• _What needs to be done_
Quote exactly, and only, the lines from the one with "cad_parts[node].hide_render = cad_parts[node].hide_viewport" down to the one with "imported = [obj", both included.

• _Dataset excerpts_

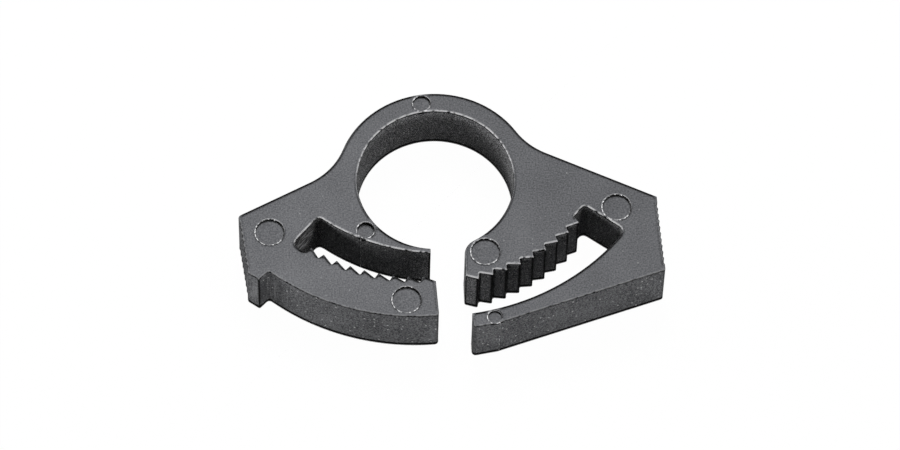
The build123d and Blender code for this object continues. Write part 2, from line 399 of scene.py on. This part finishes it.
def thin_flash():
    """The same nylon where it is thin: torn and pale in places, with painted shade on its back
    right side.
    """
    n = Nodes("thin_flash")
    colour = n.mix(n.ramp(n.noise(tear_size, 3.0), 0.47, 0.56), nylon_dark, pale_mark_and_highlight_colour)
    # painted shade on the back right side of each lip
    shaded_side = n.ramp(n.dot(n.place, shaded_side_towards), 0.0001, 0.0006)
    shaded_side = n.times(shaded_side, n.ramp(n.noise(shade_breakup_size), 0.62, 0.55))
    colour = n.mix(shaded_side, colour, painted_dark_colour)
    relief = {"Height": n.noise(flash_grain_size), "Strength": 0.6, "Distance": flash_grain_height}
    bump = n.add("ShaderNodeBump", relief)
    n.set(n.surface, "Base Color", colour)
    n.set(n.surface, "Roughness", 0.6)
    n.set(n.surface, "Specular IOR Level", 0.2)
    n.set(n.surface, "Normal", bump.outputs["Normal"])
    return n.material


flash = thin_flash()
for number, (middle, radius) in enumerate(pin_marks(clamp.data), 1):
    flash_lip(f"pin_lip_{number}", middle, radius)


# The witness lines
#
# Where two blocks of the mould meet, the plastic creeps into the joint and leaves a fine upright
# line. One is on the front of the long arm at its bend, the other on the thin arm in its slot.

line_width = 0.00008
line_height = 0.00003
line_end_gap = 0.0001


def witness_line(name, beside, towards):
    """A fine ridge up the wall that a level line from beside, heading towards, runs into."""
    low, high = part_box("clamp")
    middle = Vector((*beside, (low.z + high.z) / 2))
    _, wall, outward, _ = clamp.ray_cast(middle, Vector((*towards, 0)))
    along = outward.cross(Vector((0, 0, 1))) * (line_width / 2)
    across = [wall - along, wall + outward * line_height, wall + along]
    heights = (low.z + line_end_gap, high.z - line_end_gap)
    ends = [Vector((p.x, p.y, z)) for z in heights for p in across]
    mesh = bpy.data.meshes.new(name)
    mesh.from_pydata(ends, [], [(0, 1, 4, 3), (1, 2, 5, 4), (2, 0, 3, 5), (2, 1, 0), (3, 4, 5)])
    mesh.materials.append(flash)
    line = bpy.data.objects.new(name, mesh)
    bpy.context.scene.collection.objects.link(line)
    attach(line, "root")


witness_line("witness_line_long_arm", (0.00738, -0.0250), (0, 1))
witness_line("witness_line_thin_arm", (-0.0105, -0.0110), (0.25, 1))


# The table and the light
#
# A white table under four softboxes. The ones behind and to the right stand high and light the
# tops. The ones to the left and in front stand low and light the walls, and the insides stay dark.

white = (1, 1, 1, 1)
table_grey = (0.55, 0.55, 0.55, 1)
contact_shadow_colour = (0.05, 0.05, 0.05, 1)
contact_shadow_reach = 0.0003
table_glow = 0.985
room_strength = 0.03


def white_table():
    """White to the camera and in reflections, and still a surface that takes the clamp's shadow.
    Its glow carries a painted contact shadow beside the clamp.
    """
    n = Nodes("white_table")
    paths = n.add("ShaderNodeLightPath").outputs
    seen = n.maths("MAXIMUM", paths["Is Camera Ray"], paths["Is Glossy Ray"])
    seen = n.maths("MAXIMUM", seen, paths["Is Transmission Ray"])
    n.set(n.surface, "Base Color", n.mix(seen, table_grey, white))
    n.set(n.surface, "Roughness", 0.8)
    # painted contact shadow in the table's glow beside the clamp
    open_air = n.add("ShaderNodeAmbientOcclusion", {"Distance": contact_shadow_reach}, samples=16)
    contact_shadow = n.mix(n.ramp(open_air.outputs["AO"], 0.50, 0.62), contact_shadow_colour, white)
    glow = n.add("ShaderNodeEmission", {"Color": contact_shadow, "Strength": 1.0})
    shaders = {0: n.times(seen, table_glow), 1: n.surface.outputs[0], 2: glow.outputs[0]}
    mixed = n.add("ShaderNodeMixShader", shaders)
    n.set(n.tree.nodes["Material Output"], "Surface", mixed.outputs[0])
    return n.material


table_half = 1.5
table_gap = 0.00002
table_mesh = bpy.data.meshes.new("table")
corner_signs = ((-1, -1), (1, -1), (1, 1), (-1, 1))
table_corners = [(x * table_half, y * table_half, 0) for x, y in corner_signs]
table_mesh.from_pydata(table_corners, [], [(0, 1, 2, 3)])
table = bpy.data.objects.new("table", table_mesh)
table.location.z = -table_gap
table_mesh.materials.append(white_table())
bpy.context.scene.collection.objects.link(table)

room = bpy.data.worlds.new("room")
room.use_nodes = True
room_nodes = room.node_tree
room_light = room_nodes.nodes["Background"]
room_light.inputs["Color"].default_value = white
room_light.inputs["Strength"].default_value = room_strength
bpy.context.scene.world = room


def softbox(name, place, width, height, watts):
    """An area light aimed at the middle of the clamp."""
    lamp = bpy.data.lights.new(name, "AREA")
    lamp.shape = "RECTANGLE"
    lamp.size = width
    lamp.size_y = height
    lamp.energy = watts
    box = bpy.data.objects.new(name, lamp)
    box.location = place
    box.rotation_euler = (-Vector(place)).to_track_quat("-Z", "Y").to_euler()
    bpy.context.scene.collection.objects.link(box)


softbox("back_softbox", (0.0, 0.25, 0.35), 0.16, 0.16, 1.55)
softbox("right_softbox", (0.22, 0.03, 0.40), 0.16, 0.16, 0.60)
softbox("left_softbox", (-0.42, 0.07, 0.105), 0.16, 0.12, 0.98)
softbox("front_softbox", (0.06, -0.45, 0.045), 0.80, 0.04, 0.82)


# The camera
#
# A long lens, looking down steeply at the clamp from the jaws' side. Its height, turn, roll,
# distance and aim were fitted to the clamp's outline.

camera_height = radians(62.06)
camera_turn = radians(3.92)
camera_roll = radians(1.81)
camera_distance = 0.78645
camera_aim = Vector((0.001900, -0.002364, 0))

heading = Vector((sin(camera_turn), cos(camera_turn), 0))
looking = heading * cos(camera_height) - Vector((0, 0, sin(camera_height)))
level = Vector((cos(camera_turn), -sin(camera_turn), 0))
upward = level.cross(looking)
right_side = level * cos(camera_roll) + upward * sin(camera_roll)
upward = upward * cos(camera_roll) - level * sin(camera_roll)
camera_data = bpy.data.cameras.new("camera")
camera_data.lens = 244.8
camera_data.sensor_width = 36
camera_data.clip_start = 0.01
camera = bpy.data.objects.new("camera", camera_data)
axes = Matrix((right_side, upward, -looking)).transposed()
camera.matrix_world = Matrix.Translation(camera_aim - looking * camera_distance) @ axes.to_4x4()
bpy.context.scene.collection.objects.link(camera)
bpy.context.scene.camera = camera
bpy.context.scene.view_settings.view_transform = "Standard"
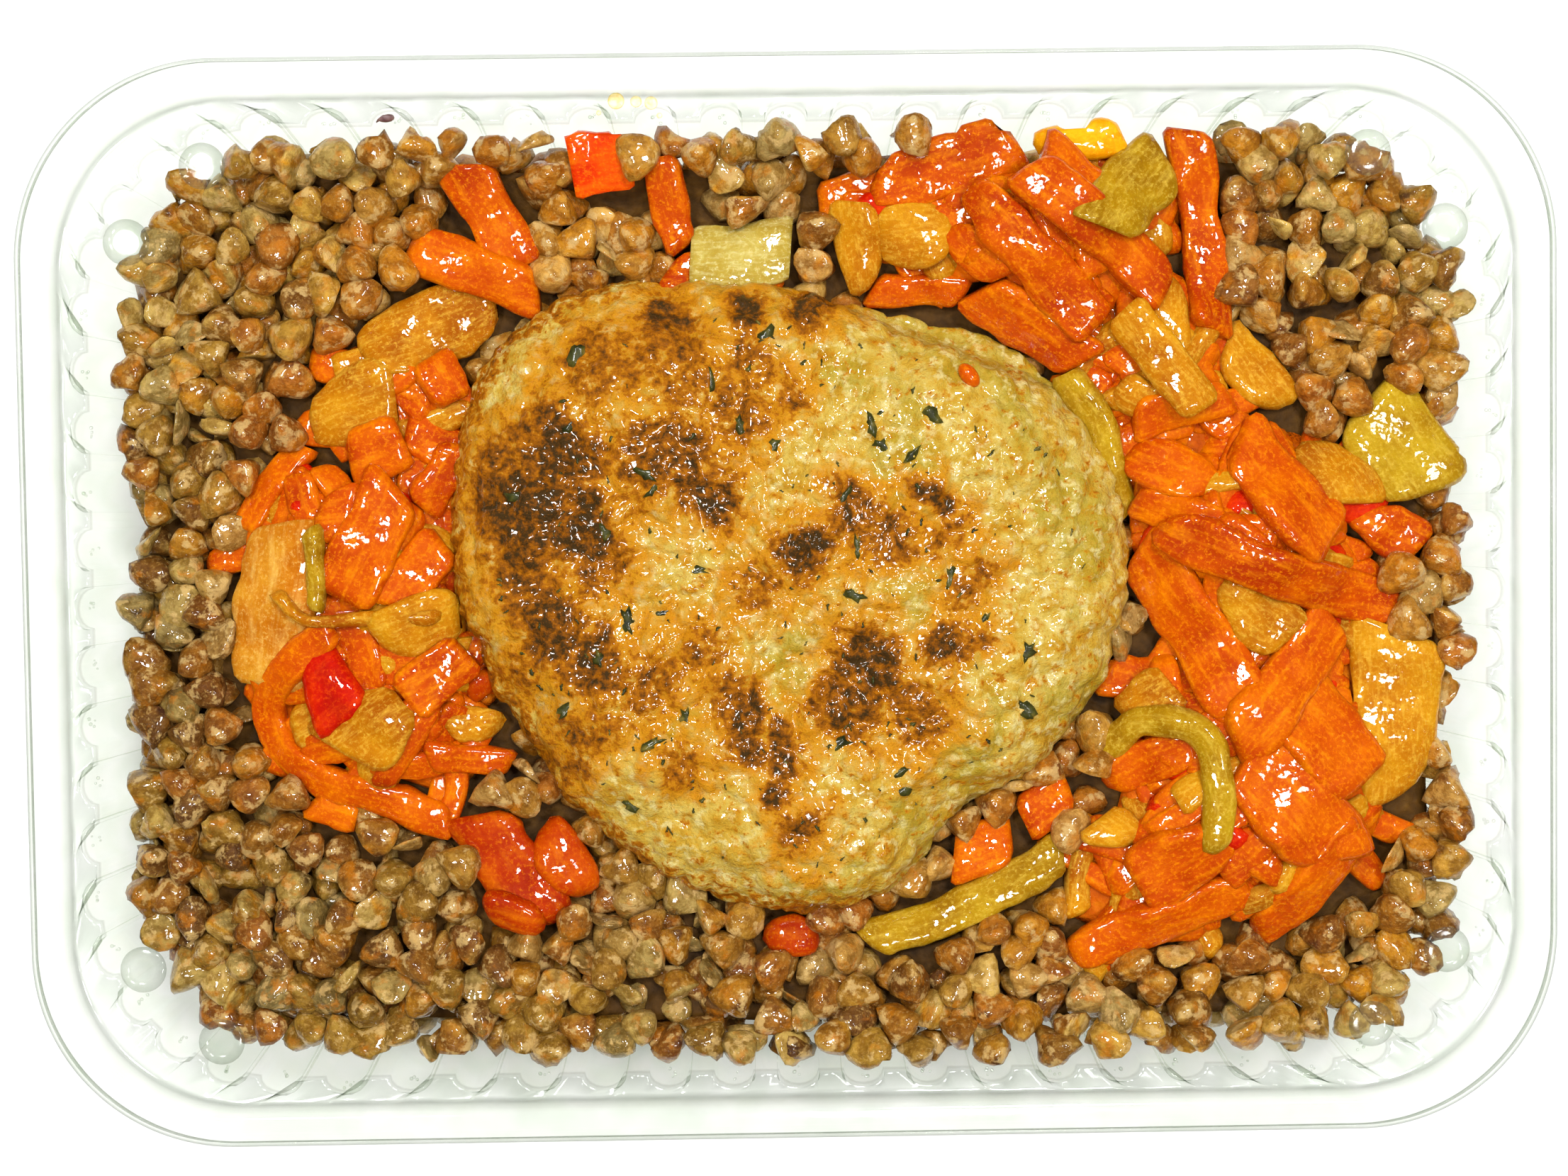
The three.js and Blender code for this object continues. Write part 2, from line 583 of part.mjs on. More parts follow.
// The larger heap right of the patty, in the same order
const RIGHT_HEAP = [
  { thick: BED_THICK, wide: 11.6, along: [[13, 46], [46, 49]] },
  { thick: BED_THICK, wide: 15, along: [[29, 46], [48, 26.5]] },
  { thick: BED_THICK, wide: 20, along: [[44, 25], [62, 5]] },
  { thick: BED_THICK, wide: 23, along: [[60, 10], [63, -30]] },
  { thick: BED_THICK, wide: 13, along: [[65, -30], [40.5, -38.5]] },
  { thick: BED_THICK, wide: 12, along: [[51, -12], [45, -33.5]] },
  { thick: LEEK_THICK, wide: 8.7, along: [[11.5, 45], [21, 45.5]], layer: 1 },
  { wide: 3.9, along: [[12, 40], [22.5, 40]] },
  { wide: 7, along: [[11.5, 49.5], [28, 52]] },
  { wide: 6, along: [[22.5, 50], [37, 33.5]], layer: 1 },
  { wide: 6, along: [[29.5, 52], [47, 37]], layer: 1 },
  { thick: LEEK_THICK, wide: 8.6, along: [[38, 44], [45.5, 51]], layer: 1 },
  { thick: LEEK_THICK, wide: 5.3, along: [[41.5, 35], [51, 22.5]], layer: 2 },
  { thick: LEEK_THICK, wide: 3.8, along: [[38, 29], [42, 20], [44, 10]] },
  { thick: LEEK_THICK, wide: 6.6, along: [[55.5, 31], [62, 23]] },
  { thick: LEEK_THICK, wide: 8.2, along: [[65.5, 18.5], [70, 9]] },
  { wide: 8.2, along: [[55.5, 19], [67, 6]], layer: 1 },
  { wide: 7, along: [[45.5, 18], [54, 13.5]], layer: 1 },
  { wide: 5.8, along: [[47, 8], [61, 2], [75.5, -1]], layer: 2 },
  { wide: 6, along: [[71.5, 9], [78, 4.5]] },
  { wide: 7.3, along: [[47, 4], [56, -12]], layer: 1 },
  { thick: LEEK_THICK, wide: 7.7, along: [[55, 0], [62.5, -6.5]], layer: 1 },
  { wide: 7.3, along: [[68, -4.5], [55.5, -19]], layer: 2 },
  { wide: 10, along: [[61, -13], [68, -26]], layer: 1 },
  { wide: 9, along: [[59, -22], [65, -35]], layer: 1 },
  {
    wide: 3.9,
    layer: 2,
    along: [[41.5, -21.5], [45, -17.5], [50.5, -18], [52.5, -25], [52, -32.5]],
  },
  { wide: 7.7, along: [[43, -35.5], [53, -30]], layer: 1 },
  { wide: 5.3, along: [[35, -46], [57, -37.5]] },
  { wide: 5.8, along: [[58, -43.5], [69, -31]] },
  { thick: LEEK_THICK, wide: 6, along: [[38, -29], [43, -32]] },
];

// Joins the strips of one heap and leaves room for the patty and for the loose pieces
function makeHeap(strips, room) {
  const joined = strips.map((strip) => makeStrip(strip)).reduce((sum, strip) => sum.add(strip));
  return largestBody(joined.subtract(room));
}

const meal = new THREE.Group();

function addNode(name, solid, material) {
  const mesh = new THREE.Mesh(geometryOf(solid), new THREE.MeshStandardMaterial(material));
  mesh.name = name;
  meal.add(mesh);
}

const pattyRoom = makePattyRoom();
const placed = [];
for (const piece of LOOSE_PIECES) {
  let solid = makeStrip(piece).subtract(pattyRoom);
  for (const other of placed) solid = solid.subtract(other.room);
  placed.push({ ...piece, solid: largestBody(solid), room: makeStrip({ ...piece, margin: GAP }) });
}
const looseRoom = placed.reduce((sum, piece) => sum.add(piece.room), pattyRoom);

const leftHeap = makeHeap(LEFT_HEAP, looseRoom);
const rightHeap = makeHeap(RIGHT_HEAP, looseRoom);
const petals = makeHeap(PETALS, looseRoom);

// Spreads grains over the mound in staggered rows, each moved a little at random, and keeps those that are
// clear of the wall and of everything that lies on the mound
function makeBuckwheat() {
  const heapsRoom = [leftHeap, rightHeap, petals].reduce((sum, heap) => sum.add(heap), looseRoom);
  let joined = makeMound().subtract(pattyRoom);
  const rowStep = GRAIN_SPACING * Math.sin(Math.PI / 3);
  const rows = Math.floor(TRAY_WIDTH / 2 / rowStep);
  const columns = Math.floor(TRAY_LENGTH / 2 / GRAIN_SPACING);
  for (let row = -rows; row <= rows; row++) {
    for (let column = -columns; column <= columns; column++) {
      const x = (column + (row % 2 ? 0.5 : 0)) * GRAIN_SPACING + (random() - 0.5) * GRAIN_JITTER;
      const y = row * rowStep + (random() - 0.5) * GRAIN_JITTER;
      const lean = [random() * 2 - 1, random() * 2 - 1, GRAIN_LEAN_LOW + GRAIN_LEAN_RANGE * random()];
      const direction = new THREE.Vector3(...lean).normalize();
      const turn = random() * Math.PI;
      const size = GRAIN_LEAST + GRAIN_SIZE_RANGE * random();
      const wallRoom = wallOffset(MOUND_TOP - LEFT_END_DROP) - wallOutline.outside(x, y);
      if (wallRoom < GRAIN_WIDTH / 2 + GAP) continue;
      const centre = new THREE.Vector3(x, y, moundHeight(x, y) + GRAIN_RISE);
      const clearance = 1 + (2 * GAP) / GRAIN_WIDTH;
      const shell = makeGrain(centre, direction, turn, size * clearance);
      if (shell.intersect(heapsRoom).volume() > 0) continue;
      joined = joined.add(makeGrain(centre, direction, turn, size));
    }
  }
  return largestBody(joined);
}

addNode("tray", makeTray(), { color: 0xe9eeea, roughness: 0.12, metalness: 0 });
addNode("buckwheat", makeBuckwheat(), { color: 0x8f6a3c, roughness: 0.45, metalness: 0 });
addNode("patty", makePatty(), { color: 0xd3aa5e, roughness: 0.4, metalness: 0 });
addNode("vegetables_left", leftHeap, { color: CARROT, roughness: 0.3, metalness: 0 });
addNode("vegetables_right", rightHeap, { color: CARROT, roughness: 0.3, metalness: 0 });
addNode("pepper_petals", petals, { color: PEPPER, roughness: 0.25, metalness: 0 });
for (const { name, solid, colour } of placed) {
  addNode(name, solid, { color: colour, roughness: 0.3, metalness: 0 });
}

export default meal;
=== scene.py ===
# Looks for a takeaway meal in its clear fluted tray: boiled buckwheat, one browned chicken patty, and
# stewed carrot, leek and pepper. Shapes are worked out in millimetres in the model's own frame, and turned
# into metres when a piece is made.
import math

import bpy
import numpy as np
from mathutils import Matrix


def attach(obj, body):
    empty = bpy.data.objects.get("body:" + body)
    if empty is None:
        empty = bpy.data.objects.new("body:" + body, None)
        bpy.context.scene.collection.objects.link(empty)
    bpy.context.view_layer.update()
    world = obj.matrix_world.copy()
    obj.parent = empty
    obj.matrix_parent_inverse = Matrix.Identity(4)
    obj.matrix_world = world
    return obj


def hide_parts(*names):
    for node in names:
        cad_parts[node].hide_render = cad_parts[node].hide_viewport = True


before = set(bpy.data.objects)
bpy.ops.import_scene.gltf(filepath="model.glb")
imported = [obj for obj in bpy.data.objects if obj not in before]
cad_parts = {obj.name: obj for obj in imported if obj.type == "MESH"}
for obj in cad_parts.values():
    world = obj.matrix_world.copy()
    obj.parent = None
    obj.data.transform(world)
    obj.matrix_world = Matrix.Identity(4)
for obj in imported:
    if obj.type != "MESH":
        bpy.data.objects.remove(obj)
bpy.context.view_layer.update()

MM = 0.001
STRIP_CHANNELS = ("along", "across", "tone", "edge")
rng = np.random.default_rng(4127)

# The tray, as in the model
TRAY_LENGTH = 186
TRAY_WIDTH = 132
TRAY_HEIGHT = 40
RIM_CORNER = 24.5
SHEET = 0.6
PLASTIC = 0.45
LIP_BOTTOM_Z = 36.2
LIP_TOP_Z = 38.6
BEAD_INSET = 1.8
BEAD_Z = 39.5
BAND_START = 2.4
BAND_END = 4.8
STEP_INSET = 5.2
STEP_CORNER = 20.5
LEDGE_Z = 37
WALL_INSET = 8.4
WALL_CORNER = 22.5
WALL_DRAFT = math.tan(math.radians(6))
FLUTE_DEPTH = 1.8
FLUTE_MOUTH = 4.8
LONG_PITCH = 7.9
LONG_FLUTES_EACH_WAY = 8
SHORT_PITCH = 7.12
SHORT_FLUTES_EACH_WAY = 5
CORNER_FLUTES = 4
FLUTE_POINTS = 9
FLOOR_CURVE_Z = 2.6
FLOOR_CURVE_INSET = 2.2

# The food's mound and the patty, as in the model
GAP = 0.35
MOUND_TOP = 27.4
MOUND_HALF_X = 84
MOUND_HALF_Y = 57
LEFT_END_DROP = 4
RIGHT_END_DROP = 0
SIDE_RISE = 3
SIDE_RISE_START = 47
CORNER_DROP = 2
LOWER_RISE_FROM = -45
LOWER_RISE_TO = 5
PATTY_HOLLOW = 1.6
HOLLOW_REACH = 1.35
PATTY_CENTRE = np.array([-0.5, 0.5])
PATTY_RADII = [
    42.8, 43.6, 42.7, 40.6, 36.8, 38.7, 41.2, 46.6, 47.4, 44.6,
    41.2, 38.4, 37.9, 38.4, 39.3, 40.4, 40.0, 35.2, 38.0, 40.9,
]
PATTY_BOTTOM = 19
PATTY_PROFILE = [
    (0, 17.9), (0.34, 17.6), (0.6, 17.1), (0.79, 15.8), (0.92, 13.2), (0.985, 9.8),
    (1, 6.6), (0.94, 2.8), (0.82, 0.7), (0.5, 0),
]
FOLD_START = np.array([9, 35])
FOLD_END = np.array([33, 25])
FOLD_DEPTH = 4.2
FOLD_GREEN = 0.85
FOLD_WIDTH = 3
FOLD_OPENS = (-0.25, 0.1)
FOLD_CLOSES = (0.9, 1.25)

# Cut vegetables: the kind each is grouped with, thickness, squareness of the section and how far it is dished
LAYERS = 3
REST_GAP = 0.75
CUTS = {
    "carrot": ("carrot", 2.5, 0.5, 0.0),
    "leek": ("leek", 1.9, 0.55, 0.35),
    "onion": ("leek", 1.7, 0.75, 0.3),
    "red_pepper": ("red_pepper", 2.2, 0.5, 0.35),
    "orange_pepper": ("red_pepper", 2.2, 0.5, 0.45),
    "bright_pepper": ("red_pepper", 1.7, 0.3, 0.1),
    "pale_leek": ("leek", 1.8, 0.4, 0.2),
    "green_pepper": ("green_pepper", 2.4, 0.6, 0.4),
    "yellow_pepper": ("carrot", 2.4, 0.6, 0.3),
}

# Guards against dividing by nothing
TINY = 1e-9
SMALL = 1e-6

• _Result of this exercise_
        cad_parts[node].hide_render = cad_parts[node].hide_viewport = True


before = set(bpy.data.objects)
bpy.ops.import_scene.gltf(filepath="model.glb")
imported = [obj for obj in bpy.data.objects if obj not in before]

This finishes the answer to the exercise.